Biogéochimie environnementale

L’équipe BGE, Biogéochimie Environnementale étudie la biogéochimie des enveloppes fluides superficielles de la Terre et de leurs interfaces.

 

Thème de l’équipe et positionnement scientifique

L’équipe étudie la circulation et le rôle biogéochimique de la matière transportée par l’air et l’eau présente à la surface du globe, en interaction avec la biosphère et la lithosphère. Elle est focalisée sur le présent, appelé maintenant anthropocène, qu’elle cherche à placer à la fois par rapport au passé récent de l’holocène et aux projections futures calculées par les modèles, dans une logique d’évolution rapide des cycles biogéochimiques.

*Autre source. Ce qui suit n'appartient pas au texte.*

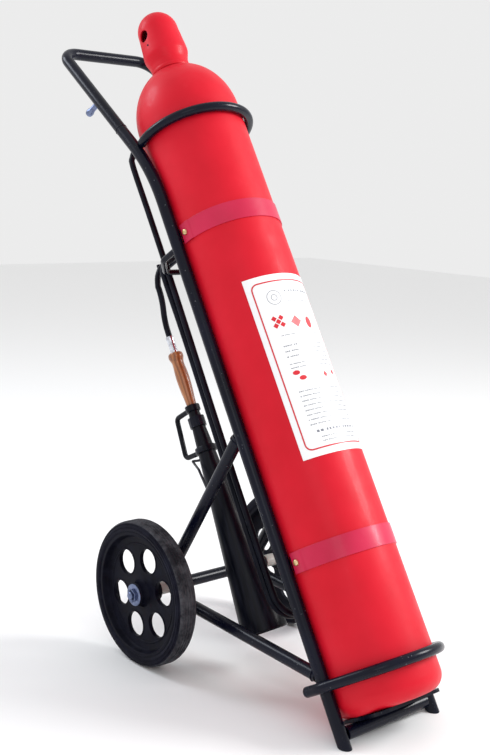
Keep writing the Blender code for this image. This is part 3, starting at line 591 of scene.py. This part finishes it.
def half_loop(start_x, end_x, centre_z, y_from, y_to, steps=8):
    """Half a turn of the hose: over the top when it is high, under the bottom when low."""
    middle = (start_x + end_x) / 2
    up = 1 if centre_z > 0.6 else -1
    points = []
    for i in range(steps + 1):
        share = i / steps
        angle = math.pi * share
        x = middle + (start_x - middle) * math.cos(angle)
        y = y_from + (y_to - y_from) * share
        points.append(Vector((x, y, centre_z + up * HOSE_ARC_R * math.sin(angle))))
    return points


def hanging_run(start, end, steps):
    """Points between two ends of hose, swaying a little to one side and back."""
    sway = Vector((0.0016, 0.0, 0.0))
    points = []
    for i in range(1, steps):
        share = i / steps
        points.append(start.lerp(end, share) + sway * math.sin(math.tau * share))
    return points


def eased_drop(start, end, steps):
    """A hanging S bend from over one point to over another, both its ends pointing straight down."""
    radius = 0.070
    across = Vector((end.x - start.x, end.y - start.y, 0))
    lean = math.acos(1 - across.length / (2 * radius))
    across.normalize()
    upper = Vector((start.x, start.y, end.z + 2 * radius * math.sin(lean)))
    points = []
    for i in range(steps + 1):
        turn = lean * i / steps
        drop = Vector((0, 0, radius * math.sin(turn)))
        points.append(upper + across * radius * (1 - math.cos(turn)) - drop)
    for i in range(steps - 1, -1, -1):
        turn = lean * i / steps
        rise = Vector((0, 0, radius * math.sin(turn)))
        points.append(end - across * radius * (1 - math.cos(turn)) + rise)
    return points


def hose_route():
    """From the parked coupling, twice round the loop and down into the ferrule."""
    low, high = LOOP_LOW_Z + HOSE_ARC_R, ARCH_TOP_Z - HOSE_ARC_R
    left, right = LOOP_LEFT_X, LOOP_RIGHT_X
    route = [Vector((0.0429, 0.136, 1.310)), Vector((0.022, 0.137, 1.310)), Vector((0.000, 0.139, 1.3095))]
    for turn, y in ((20, 0.140), (45, 0.1425), (68, 0.1455), (90, 0.148)):
        a = math.radians(turn)
        route.append(Vector((left + HOSE_ARC_R * (1 - math.sin(a)), y, 1.2515 + HOSE_ARC_R * math.cos(a))))
    under_one = half_loop(left, right, low, 0.1490, 0.1560)
    over_one = half_loop(right, left, high, 0.1560, 0.1640)
    under_two = half_loop(left, right, low, 0.1640, 0.1720)
    over_two = half_loop(right + 0.018, left + 0.018, high + 0.003, 0.1780, 0.2150)
    for stretch, steps in ((under_one, 9), (over_one, 7), (under_two, 7), (over_two, 7)):
        route += hanging_run(route[-1], stretch[0], steps) + stretch
    route += eased_drop(over_two[-1], Vector((HORN_X, HORN_Y, 0.9005)), 4)
    return route + [Vector((HORN_X, HORN_Y, FERRULE_TOP + GAP))]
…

Comme il s’agit de biogéochimie, le thème de l’équipe est imbriqué avec les problématiques liées au cycle du carbone et au climat. Dans le référentiel thématique de l’IPGP, l’équipe est incluse dans ce qui est appelé « Système Terre » en pouvant traiter tous les aspects de liaison entre l’environnement global et celui de la zone critique telle qu’elle est abordée par les autres équipes au sein de l’IPGP.

L’équipe BGE travaille dans différents lieux du monde tant pour des expériences de terrain que de laboratoire. Ses activités de laboratoire se situant majoritairement dans le bâtiment de l’IPGP à Paris.

Decorative Earth planet

Terre fluide (image satellite Meteosat, ESA)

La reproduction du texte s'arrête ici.